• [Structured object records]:
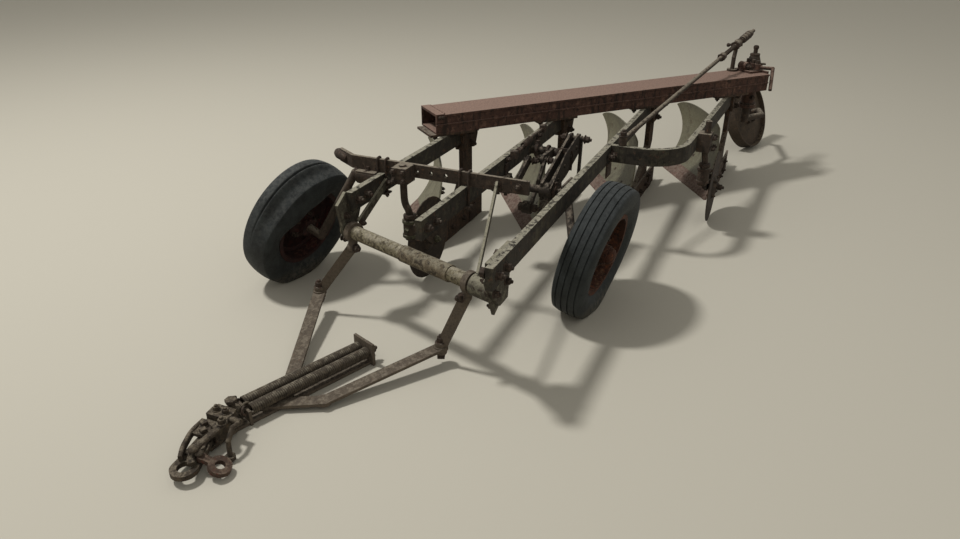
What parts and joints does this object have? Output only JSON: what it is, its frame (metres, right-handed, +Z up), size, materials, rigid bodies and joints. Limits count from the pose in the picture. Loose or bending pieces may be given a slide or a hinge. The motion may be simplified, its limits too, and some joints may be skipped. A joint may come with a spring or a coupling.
{
  "type": "trailing mouldboard plough",
  "caption": "Right-handed trailing plough with a diagonal box beam over its bottoms, leaning crank-axle wheels, rolling coulters and a spring-release hitch resting on the ground.",
  "frame": {"origin": "under the middle of the bounding box, on the ground", "axes": "+X is the direction of travel, +Y the land side (left), +Z up"},
  "size_m": [4.7052, 2.0406, 0.8986],
  "materials": {
    "beam_paint": "old dark olive paint with lichen on top",
    "red_paint": "weathered dull red-brown paint",
    "board_steel": "earth-polished steel gone dull",
    "share_steel": "light brown rust",
    "tyre_rubber": "perished dark rubber",
    "rim_rust": "red rust",
    "muddy_paint": "mottled tan paint and dry mud",
    "dark_iron": "dark rusty iron",
    "rust_steel": "dull brown rust"
  },
  "bodies": {
    "frame": {"beam_a": "beam_paint", "beam_b": "beam_paint", "beam_c": "beam_paint", "beam_d": "beam_paint", "overhead_beam": "red_paint", "standard_castings": "rust_steel", "standard_1": "rust_steel", "standard_2": "rust_steel", "standard_3": "rust_steel", "standard_4": "rust_steel", "mouldboard_1": "board_steel", "mouldboard_2": "board_steel", "mouldboard_3": "board_steel", "mouldboard_4": "board_steel", "share_1": "share_steel", "share_2": "share_steel", "share_3": "share_steel", "share_4": "share_steel", "landside_1": "rust_steel", "landside_2": "rust_steel", "landside_3": "rust_steel", "landside_4": "rust_steel", "cross_bar": "rust_steel", "front_tube": "muddy_paint", "front_brackets": "rust_steel", "struts": "rust_steel", "crank_bearings": "rust_steel", "lift_shaft": "rust_steel", "coulter_clamps": "rust_steel", "coulter_shanks": "rust_steel", "adjusting_screw": "rust_steel", "rear_column": "red_paint"},
    "furrow_crank": {"furrow_crank": "rust_steel"},
    "furrow_wheel": {"furrow_rim": "rim_rust", "furrow_tyre": "tyre_rubber"},
    "land_crank": {"land_crank": "rust_steel", "lift_lever": "rust_steel"},
    "land_wheel": {"land_rim": "rim_rust", "land_tyre": "tyre_rubber"},
    "rear_arm": {"rear_axle_arm": "rust_steel"},
    "rear_wheel": {"rear_wheel": "dark_iron"},
    "front_coulter": {"coulter_yoke_1": "rust_steel"},
    "front_disc": {"coulter_disc_1": "dark_iron"},
    "rear_coulter": {"coulter_yoke_4": "rust_steel"},
    "rear_disc": {"coulter_disc_4": "dark_iron"},
    "drawbar": {"drawbar": "rust_steel", "draft_bar": "rust_steel", "release_springs": "rust_steel"},
    "hitch_head": {"hitch_head": "rust_steel", "hitch_loop": "rust_steel", "eye_link": "rust_steel", "latch_lever": "rust_steel"}
  },
  "joints": [
    {"name": "furrow_crank_lift", "type": "hinge", "parent": "frame", "child": "furrow_crank", "pos_m": [0.9025, -0.5113, 0.545], "axis": [0, 1, 0], "range_deg": [-16, 14]},
    {"name": "furrow_wheel_spin", "type": "hinge", "parent": "furrow_crank", "child": "furrow_wheel", "pos_m": [0.9935, -0.8573, 0.288], "axis": [0.107, 0.9394, -0.3256], "continuous": true},
    {"name": "land_crank_lift", "type": "hinge", "parent": "frame", "child": "land_crank", "pos_m": [0.4955, -0.0313, 0.44], "axis": [0, 1, 0], "range_deg": [-16, 14]},
    {"name": "land_wheel_spin", "type": "hinge", "parent": "land_crank", "child": "land_wheel", "pos_m": [0.7175, 0.5137, 0.288], "axis": [0.0853, 0.9744, -0.2079], "continuous": true},
    {"name": "rear_caster", "type": "hinge", "parent": "frame", "child": "rear_arm", "pos_m": [-1.54439, 0.8736, 0.6], "axis": [0, 0, 1], "range_deg": [-20, 12]},
    {"name": "rear_wheel_spin", "type": "hinge", "parent": "rear_arm", "child": "rear_wheel", "pos_m": [-2.10239, 0.8366, 0.24792], "axis": [0.2904, 0.8937, 0.342], "continuous": true},
    {"name": "front_coulter_swivel", "type": "hinge", "parent": "frame", "child": "front_coulter", "pos_m": [0.9525, -0.2823, 0.345], "axis": [0, 0, 1], "range_deg": [-20, 20]},
    {"name": "front_coulter_spin", "type": "hinge", "parent": "front_coulter", "child": "front_disc", "pos_m": [0.7275, -0.3163, 0.2], "axis": [0, 1, 0], "continuous": true},
    {"name": "rear_coulter_swivel", "type": "hinge", "parent": "frame", "child": "rear_coulter", "pos_m": [-0.2995, 0.8007, 0.345], "axis": [0, 0, 1], "range_deg": [-20, 20]},
    {"name": "rear_coulter_spin", "type": "hinge", "parent": "rear_coulter", "child": "rear_disc", "pos_m": [-0.5545, 0.8347, 0.2], "axis": [0, 1, 0], "continuous": true},
    {"name": "drawbar_pitch", "type": "hinge", "parent": "frame", "child": "drawbar", "pos_m": [1.18, -0.4693, 0.4], "axis": [-0.304, -0.9527, 0], "range_deg": [0, 30]},
    {"name": "hitch_head_swing", "type": "hinge", "parent": "drawbar", "child": "hitch_head", "pos_m": [2.03515, -0.40074, 0.04], "axis": [0, 0, 1], "range_deg": [-40, 20]}
  ]
}
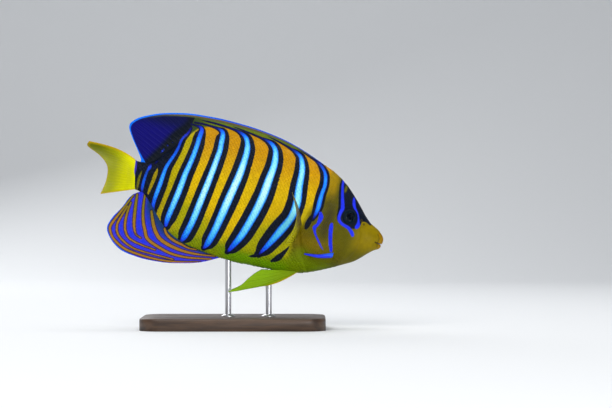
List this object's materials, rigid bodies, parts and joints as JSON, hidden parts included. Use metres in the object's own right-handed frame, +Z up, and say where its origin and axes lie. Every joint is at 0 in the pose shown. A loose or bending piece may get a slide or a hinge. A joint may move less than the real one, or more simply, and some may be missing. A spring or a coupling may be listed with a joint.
{
  "type": "regal angelfish",
  "caption": "Life-size regal angelfish with a banded body and spread fins, swimming nose down, held over a flat base by short upright rods.",
  "frame": {"origin": "centre of the model's box at the underside of the base", "axes": "+Z up, +X the way the fish swims, +Y its left"},
  "size_m": [0.1956, 0.1004, 0.141],
  "materials": {
    "skin_body": "satin scaled skin with blue and white bands",
    "skin_head": "satin scaled skin, olive orange with blue lines",
    "eye": "polished, dark",
    "dark_fin": "satin, navy and purple with an orange brown edge",
    "blue_fin": "satin, bright blue with orange lines",
    "yellow_fin": "satin, yellow",
    "clear_fin": "clear yellowish web with darker rays",
    "base_wood": "dark stained, satin",
    "rod_steel": "brushed"
  },
  "bodies": {
    "root": {"head": "skin_head", "trunk": "skin_body", "tail_stalk": "skin_body", "eye_right": "eye", "eye_left": "eye", "dorsal_fin": "dark_fin", "anal_fin": "blue_fin", "caudal_fin": "yellow_fin", "pectoral_fin_right": "clear_fin", "pectoral_fin_left": "clear_fin", "pelvic_fin_right": "yellow_fin", "pelvic_fin_left": "yellow_fin", "stand_base": "base_wood", "stand_rod_front": "rod_steel", "stand_rod_rear": "rod_steel"}
  },
  "joints": []
}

• [Given task]: Give all the records again. Match them exactly.

• [Exercise output]:
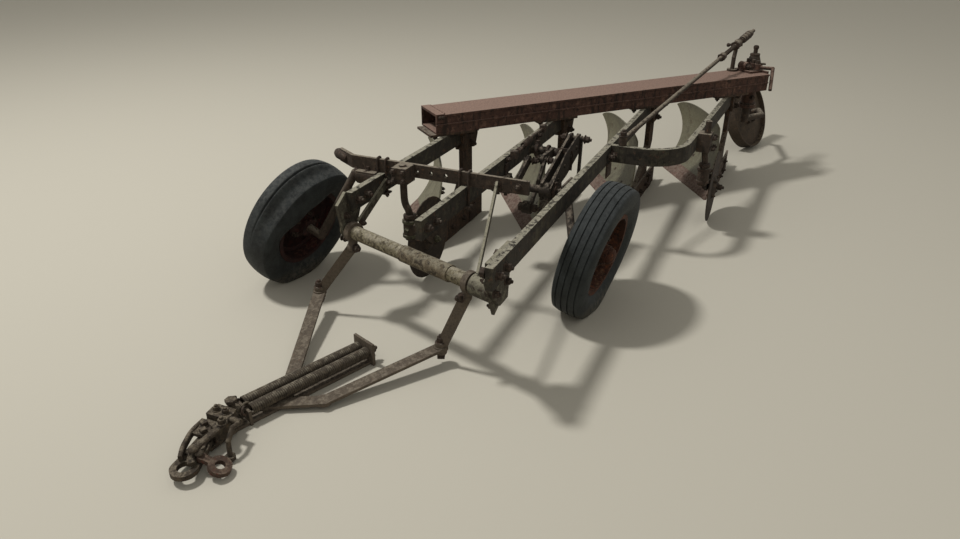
What parts and joints does this object have? Output only JSON: what it is, its frame (metres, right-handed, +Z up), size, materials, rigid bodies and joints. Limits count from the pose in the picture. Loose or bending pieces may be given a slide or a hinge. The motion may be simplified, its limits too, and some joints may be skipped. A joint may come with a spring or a coupling.
{
  "type": "trailing mouldboard plough",
  "caption": "Right-handed trailing plough with a diagonal box beam over its bottoms, leaning crank-axle wheels, rolling coulters and a spring-release hitch resting on the ground.",
  "frame": {"origin": "under the middle of the bounding box, on the ground", "axes": "+X is the direction of travel, +Y the land side (left), +Z up"},
  "size_m": [4.7052, 2.0406, 0.8986],
  "materials": {
    "beam_paint": "old dark olive paint with lichen on top",
    "red_paint": "weathered dull red-brown paint",
    "board_steel": "earth-polished steel gone dull",
    "share_steel": "light brown rust",
    "tyre_rubber": "perished dark rubber",
    "rim_rust": "red rust",
    "muddy_paint": "mottled tan paint and dry mud",
    "dark_iron": "dark rusty iron",
    "rust_steel": "dull brown rust"
  },
  "bodies": {
    "frame": {"beam_a": "beam_paint", "beam_b": "beam_paint", "beam_c": "beam_paint", "beam_d": "beam_paint", "overhead_beam": "red_paint", "standard_castings": "rust_steel", "standard_1": "rust_steel", "standard_2": "rust_steel", "standard_3": "rust_steel", "standard_4": "rust_steel", "mouldboard_1": "board_steel", "mouldboard_2": "board_steel", "mouldboard_3": "board_steel", "mouldboard_4": "board_steel", "share_1": "share_steel", "share_2": "share_steel", "share_3": "share_steel", "share_4": "share_steel", "landside_1": "rust_steel", "landside_2": "rust_steel", "landside_3": "rust_steel", "landside_4": "rust_steel", "cross_bar": "rust_steel", "front_tube": "muddy_paint", "front_brackets": "rust_steel", "struts": "rust_steel", "crank_bearings": "rust_steel", "lift_shaft": "rust_steel", "coulter_clamps": "rust_steel", "coulter_shanks": "rust_steel", "adjusting_screw": "rust_steel", "rear_column": "red_paint"},
    "furrow_crank": {"furrow_crank": "rust_steel"},
    "furrow_wheel": {"furrow_rim": "rim_rust", "furrow_tyre": "tyre_rubber"},
    "land_crank": {"land_crank": "rust_steel", "lift_lever": "rust_steel"},
    "land_wheel": {"land_rim": "rim_rust", "land_tyre": "tyre_rubber"},
    "rear_arm": {"rear_axle_arm": "rust_steel"},
    "rear_wheel": {"rear_wheel": "dark_iron"},
    "front_coulter": {"coulter_yoke_1": "rust_steel"},
    "front_disc": {"coulter_disc_1": "dark_iron"},
    "rear_coulter": {"coulter_yoke_4": "rust_steel"},
    "rear_disc": {"coulter_disc_4": "dark_iron"},
    "drawbar": {"drawbar": "rust_steel", "draft_bar": "rust_steel", "release_springs": "rust_steel"},
    "hitch_head": {"hitch_head": "rust_steel", "hitch_loop": "rust_steel", "eye_link": "rust_steel", "latch_lever": "rust_steel"}
  },
  "joints": [
    {"name": "furrow_crank_lift", "type": "hinge", "parent": "frame", "child": "furrow_crank", "pos_m": [0.9025, -0.5113, 0.545], "axis": [0, 1, 0], "range_deg": [-16, 14]},
    {"name": "furrow_wheel_spin", "type": "hinge", "parent": "furrow_crank", "child": "furrow_wheel", "pos_m": [0.9935, -0.8573, 0.288], "axis": [0.107, 0.9394, -0.3256], "continuous": true},
    {"name": "land_crank_lift", "type": "hinge", "parent": "frame", "child": "land_crank", "pos_m": [0.4955, -0.0313, 0.44], "axis": [0, 1, 0], "range_deg": [-16, 14]},
    {"name": "land_wheel_spin", "type": "hinge", "parent": "land_crank", "child": "land_wheel", "pos_m": [0.7175, 0.5137, 0.288], "axis": [0.0853, 0.9744, -0.2079], "continuous": true},
    {"name": "rear_caster", "type": "hinge", "parent": "frame", "child": "rear_arm", "pos_m": [-1.54439, 0.8736, 0.6], "axis": [0, 0, 1], "range_deg": [-20, 12]},
    {"name": "rear_wheel_spin", "type": "hinge", "parent": "rear_arm", "child": "rear_wheel", "pos_m": [-2.10239, 0.8366, 0.24792], "axis": [0.2904, 0.8937, 0.342], "continuous": true},
    {"name": "front_coulter_swivel", "type": "hinge", "parent": "frame", "child": "front_coulter", "pos_m": [0.9525, -0.2823, 0.345], "axis": [0, 0, 1], "range_deg": [-20, 20]},
    {"name": "front_coulter_spin", "type": "hinge", "parent": "front_coulter", "child": "front_disc", "pos_m": [0.7275, -0.3163, 0.2], "axis": [0, 1, 0], "continuous": true},
    {"name": "rear_coulter_swivel", "type": "hinge", "parent": "frame", "child": "rear_coulter", "pos_m": [-0.2995, 0.8007, 0.345], "axis": [0, 0, 1], "range_deg": [-20, 20]},
    {"name": "rear_coulter_spin", "type": "hinge", "parent": "rear_coulter", "child": "rear_disc", "pos_m": [-0.5545, 0.8347, 0.2], "axis": [0, 1, 0], "continuous": true},
    {"name": "drawbar_pitch", "type": "hinge", "parent": "frame", "child": "drawbar", "pos_m": [1.18, -0.4693, 0.4], "axis": [-0.304, -0.9527, 0], "range_deg": [0, 30]},
    {"name": "hitch_head_swing", "type": "hinge", "parent": "drawbar", "child": "hitch_head", "pos_m": [2.03515, -0.40074, 0.04], "axis": [0, 0, 1], "range_deg": [-40, 20]}
  ]
}
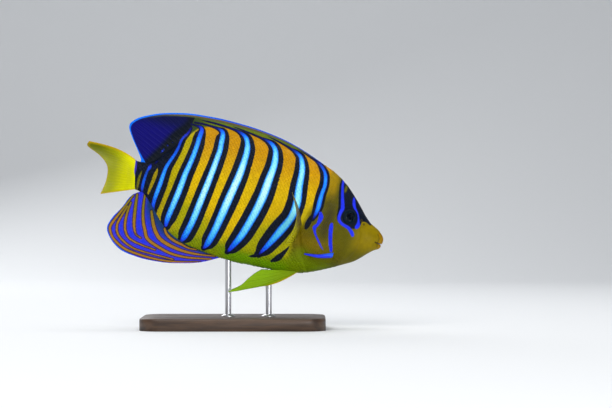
List this object's materials, rigid bodies, parts and joints as JSON, hidden parts included. Use metres in the object's own right-handed frame, +Z up, and say where its origin and axes lie. Every joint is at 0 in the pose shown. A loose or bending piece may get a slide or a hinge. A joint may move less than the real one, or more simply, and some may be missing. A spring or a coupling may be listed with a joint.
{
  "type": "regal angelfish",
  "caption": "Life-size regal angelfish with a banded body and spread fins, swimming nose down, held over a flat base by short upright rods.",
  "frame": {"origin": "centre of the model's box at the underside of the base", "axes": "+Z up, +X the way the fish swims, +Y its left"},
  "size_m": [0.1956, 0.1004, 0.141],
  "materials": {
    "skin_body": "satin scaled skin with blue and white bands",
    "skin_head": "satin scaled skin, olive orange with blue lines",
    "eye": "polished, dark",
    "dark_fin": "satin, navy and purple with an orange brown edge",
    "blue_fin": "satin, bright blue with orange lines",
    "yellow_fin": "satin, yellow",
    "clear_fin": "clear yellowish web with darker rays",
    "base_wood": "dark stained, satin",
    "rod_steel": "brushed"
  },
  "bodies": {
    "root": {"head": "skin_head", "trunk": "skin_body", "tail_stalk": "skin_body", "eye_right": "eye", "eye_left": "eye", "dorsal_fin": "dark_fin", "anal_fin": "blue_fin", "caudal_fin": "yellow_fin", "pectoral_fin_right": "clear_fin", "pectoral_fin_left": "clear_fin", "pelvic_fin_right": "yellow_fin", "pelvic_fin_left": "yellow_fin", "stand_base": "base_wood", "stand_rod_front": "rod_steel", "stand_rod_rear": "rod_steel"}
  },
  "joints": []
}